Many things in life charmed Preston Sturges, the most gifted writer/director of comedy that Hollywood has ever seen, but biographies were definitely not among them. “It is often stupefying to read a piece about somebody one knew intimately,” he thundered, “and to discover its extraordinary inaccuracy.” In fact, he continued, “A good reason for writing one’s auto biography is that it may prevent some jerk from writing one’s biography.”

Determined to save himself from that most unwelcome of fates, Sturges signed a contract early in 1959 to write just such a book. Fewer than six months later, however, he died of a heart attack, the book unfinished, and in the intervening years some of his fears were realized. Four books already have come out on his life and work, including a very reputable biography earlier this year, not to mention a collection of screenplays published by a prestigious university press. All very serious, but all almost by definition incapable of capturing the fey, playful spirit of this quite unusual man.

Now, 30 years later, Sandy Sturges, the director’s fourth wife, has marvelously redressed the balance. Working from Sturges’ unfinished manuscript, plus the man’s letters and diaries, she has fashioned a charming better-late-than-never autobiography. Heavier on style thansubstance, it is not the place to go for hard facts and figures and unfortunately it shortchanges Sturges’ movie career. But if you want a sense of the man, if you want to hear the beguiling voice of one of the most charming and talented rapscallions ever to grace a Hollywood sound stage, this book succeeds where all the others have come up short.

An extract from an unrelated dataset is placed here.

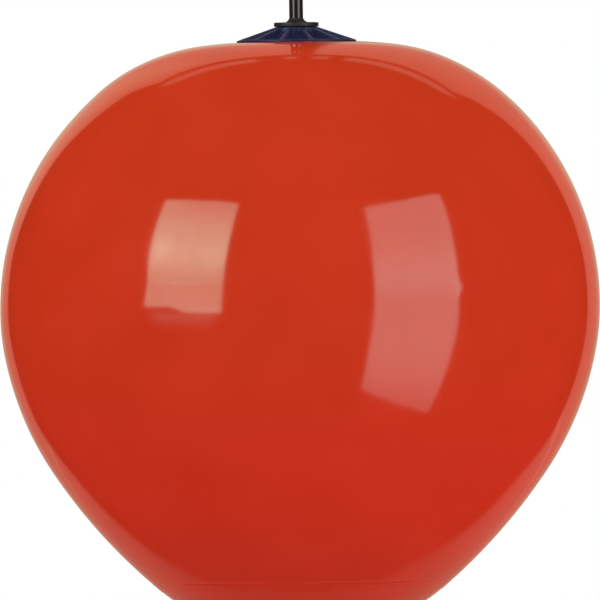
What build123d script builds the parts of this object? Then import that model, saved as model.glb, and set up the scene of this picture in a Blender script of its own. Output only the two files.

Sturges is certainly a man whose like we could use again. The first screenwriter to persuade a major studio to allow him to direct the words he’d written, he repaid Paramount Pictures by both writing and directing eight pictures in the five years between 1940 and 1944, getting nominated for three writing Oscars and winning one (for “The Great McGinty”) in the process. Those films, including “The Lady Eve,” “Sullivan’s Travels” and “The Palm Beach Story,” are among the very best American comedies ever produced, combining bracing verbal wit with unashamed slapstick and completely unhinged plots in a way that no one since has even thought about duplicating.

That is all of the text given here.